Behaviour of hybrid timber beam-to-tubular steel column moment connections

This paper presents an experimental and numerical study into the response of bolted connections between Glulam timber beams and tubular steel columns. Six specimens involving two different connection types subjected to monotonically increasing bending action are examined. The first connection type incorporates top and seat angles blind-bolted to the column and jointed to the beam through long bolts. The second connection type is formed by a steel T-stub slotted into the timber beam and connected to it by means of transverse bolts. In addition, two reinforcing techniques aimed at enhancing the response of the slotted-in T-stub configuration are investigated.

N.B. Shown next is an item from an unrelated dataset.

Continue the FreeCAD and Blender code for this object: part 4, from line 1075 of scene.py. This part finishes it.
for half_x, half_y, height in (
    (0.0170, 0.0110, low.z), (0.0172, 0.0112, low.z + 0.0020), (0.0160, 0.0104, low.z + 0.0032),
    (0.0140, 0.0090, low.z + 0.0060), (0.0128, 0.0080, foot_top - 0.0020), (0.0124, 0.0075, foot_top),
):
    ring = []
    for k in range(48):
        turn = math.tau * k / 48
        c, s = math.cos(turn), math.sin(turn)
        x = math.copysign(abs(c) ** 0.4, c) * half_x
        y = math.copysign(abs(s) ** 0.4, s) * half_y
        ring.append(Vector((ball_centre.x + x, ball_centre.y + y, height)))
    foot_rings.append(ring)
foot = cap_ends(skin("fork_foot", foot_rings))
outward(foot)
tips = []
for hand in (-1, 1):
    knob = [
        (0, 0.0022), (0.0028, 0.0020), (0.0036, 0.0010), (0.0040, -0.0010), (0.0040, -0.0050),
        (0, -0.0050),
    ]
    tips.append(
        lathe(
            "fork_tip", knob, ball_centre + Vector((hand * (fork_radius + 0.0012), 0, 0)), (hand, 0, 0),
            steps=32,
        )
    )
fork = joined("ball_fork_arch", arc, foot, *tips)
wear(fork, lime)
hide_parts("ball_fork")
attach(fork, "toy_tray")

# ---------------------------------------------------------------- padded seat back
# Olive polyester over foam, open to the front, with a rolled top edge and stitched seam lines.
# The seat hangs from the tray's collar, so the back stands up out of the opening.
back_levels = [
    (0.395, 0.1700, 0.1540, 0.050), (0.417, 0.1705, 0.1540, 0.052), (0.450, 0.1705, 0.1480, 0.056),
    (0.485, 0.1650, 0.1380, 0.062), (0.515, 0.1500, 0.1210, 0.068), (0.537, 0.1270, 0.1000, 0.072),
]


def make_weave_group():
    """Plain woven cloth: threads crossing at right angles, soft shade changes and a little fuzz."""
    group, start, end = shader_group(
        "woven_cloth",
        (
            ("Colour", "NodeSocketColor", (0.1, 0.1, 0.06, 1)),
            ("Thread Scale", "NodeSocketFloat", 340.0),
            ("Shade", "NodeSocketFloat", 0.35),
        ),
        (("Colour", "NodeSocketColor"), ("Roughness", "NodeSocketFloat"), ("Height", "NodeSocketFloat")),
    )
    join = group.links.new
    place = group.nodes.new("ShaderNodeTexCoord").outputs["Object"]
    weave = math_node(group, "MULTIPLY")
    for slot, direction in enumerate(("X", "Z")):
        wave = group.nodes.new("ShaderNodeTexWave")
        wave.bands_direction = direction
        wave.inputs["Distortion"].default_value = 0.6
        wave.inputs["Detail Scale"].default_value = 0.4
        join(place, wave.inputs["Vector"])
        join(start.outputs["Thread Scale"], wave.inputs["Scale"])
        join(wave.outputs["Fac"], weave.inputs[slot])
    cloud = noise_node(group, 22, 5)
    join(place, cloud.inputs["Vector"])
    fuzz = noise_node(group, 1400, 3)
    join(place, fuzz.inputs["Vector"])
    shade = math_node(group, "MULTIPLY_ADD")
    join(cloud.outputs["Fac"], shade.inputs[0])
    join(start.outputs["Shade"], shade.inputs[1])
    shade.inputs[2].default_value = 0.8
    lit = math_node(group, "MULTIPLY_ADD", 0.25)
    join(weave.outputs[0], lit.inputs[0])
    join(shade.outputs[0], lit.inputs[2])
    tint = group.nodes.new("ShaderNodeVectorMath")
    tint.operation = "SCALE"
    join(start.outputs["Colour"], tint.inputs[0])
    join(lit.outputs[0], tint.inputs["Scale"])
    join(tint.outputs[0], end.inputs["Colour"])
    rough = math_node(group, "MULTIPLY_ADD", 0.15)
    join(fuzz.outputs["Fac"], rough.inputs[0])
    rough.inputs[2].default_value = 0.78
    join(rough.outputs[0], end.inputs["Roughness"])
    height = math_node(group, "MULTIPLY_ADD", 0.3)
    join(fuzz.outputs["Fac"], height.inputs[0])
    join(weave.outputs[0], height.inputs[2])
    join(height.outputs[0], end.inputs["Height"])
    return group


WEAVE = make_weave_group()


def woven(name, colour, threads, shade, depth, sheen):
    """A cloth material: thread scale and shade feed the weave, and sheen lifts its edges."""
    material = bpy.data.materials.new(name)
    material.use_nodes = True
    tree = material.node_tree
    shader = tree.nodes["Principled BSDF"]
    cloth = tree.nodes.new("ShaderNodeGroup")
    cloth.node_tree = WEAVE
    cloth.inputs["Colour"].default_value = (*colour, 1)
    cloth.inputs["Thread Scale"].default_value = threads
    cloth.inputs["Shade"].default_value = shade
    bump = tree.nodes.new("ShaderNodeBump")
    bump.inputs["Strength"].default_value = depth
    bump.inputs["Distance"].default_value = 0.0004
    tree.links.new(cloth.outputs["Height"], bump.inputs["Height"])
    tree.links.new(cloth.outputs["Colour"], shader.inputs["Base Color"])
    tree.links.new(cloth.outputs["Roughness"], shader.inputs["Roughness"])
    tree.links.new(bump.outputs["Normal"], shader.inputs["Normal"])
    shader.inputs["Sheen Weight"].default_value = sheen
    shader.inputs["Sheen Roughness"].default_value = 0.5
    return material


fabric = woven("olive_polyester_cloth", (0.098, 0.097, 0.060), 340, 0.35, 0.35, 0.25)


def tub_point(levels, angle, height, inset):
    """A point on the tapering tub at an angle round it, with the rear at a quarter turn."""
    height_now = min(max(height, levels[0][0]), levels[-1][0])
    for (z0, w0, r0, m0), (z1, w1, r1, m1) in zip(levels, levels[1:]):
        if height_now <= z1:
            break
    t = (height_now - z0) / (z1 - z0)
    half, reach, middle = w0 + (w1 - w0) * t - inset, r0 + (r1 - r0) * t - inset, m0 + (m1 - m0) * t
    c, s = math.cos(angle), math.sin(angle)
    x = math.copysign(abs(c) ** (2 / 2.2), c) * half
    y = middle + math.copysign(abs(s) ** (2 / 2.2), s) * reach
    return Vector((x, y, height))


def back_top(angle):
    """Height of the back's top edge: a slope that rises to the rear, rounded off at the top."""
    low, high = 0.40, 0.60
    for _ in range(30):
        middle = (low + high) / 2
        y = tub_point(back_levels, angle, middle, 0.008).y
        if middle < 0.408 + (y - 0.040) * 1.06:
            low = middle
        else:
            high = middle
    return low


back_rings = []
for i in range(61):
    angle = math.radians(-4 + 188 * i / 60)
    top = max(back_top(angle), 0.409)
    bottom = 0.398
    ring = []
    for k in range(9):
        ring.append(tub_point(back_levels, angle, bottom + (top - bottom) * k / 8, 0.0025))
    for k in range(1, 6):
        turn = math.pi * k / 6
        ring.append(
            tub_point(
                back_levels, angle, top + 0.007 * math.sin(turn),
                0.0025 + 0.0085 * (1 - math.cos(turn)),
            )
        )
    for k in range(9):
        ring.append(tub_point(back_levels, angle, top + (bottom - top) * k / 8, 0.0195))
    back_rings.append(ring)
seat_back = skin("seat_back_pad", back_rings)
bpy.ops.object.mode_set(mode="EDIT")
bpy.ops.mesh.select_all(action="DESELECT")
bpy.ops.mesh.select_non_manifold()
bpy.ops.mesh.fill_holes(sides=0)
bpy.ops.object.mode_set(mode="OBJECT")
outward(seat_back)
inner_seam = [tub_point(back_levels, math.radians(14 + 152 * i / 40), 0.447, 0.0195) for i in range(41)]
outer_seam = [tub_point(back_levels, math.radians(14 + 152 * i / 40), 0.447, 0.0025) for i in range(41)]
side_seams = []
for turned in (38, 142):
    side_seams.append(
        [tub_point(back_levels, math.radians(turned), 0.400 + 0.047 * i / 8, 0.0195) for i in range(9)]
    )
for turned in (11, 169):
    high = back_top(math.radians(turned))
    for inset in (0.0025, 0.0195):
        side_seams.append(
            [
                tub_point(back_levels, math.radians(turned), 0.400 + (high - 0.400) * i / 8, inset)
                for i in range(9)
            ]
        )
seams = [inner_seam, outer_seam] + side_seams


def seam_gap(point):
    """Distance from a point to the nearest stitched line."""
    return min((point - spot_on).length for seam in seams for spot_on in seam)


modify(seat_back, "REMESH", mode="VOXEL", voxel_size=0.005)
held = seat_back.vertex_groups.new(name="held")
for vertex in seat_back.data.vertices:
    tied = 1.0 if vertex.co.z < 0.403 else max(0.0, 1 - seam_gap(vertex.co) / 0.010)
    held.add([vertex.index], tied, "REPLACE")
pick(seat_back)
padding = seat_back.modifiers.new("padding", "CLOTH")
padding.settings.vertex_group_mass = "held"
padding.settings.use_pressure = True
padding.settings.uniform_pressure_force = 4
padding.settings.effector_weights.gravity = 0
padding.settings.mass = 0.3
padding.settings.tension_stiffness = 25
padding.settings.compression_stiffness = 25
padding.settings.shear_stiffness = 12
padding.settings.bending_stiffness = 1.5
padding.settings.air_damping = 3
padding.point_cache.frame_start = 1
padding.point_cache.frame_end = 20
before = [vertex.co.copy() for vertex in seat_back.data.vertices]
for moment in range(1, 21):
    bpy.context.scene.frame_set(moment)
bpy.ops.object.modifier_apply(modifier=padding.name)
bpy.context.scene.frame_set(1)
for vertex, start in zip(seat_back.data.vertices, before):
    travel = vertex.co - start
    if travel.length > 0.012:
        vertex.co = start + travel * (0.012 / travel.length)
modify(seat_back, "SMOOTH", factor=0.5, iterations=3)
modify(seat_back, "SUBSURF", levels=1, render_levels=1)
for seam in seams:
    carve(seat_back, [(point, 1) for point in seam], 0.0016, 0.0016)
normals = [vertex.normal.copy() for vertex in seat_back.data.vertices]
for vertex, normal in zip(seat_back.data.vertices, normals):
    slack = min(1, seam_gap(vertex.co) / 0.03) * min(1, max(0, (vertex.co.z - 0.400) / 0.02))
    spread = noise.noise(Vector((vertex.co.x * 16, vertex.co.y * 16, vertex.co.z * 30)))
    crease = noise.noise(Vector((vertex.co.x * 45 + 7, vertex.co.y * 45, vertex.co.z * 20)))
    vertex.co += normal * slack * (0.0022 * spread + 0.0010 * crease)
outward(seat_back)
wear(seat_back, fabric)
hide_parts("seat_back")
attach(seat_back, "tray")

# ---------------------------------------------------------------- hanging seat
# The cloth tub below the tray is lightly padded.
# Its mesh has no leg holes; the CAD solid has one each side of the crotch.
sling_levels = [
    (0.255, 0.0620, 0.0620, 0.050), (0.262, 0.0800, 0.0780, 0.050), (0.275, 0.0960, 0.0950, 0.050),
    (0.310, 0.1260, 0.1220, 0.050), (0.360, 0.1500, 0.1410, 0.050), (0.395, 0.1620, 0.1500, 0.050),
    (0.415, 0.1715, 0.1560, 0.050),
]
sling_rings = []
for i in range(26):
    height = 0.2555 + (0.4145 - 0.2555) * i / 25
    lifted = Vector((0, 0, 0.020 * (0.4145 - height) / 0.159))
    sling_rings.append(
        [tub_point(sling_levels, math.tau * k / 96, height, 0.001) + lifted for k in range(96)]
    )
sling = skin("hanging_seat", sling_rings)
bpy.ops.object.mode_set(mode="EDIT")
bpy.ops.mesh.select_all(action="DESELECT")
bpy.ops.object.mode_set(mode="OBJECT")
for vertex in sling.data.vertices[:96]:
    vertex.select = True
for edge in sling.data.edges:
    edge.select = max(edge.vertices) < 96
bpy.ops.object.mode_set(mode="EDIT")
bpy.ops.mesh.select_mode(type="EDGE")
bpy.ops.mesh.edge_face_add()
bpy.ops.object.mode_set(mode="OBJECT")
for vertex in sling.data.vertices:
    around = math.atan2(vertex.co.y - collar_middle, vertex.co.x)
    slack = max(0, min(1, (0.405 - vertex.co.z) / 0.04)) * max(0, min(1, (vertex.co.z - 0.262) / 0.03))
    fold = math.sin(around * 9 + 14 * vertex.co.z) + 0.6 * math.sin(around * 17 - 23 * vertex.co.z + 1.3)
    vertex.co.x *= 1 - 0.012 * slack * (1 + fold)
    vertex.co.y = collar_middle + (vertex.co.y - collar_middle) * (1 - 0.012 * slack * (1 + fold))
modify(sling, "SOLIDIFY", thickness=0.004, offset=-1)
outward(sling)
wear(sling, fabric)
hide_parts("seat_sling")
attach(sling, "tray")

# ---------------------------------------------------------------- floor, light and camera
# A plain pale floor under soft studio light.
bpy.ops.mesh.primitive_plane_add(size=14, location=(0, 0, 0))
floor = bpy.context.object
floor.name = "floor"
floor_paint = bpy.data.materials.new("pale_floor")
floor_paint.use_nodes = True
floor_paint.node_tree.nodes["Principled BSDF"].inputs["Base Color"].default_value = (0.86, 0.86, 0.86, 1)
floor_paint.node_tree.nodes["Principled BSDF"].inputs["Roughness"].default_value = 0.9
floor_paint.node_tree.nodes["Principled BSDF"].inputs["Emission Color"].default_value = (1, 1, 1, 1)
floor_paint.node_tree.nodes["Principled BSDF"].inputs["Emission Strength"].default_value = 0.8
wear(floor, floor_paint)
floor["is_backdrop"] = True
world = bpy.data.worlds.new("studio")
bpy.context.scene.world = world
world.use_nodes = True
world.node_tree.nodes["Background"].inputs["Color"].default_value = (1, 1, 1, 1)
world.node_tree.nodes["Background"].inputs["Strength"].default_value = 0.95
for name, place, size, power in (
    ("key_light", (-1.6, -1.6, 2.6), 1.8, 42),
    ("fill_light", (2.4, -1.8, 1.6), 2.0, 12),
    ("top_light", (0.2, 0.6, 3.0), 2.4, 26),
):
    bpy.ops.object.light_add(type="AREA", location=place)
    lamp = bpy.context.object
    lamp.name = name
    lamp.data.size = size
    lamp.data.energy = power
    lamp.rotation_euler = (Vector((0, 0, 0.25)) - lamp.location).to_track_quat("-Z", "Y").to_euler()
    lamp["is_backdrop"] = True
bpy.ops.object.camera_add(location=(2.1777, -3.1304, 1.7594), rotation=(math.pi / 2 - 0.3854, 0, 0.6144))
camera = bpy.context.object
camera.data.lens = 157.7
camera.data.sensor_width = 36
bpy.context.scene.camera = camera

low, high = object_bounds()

These include the provision of a bottom wedge angle between the beam and the column as well as the use of perpendicular-to-grain screws to delay wood splitting. The experimental set-up, connection configurations and material properties are introduced followed by a detailed account of the test results and observations. The main behavioural patterns are identified from the experiments and key response characteristics such as stiffness, capacity and failure mechanism are discussed. This paper shows that the use of bottom wedge angles leads to significant enhancement in the flexural yield strength of the T-stub connections, accompanied by a relatively small change in the location of the bolt-group point of rotation (monitored herein by means of Digital Image Correlation techniques). Besides, the use of reinforcing screws is shown to be an effective detail for substantially increasing the rotational ductility of the connections. Finite element simulations of the tests are also presented, together with a detailed description of the modelling approaches employed, in order to gain further insight into the behaviour of the connections. Finally, the applicability of simplified component-based expressions, which are suitable for practical design assessment procedures, for the estimation of the stiffness and capacity of the proposed hybrid glulam-to-tubular column connections are presented and discussed.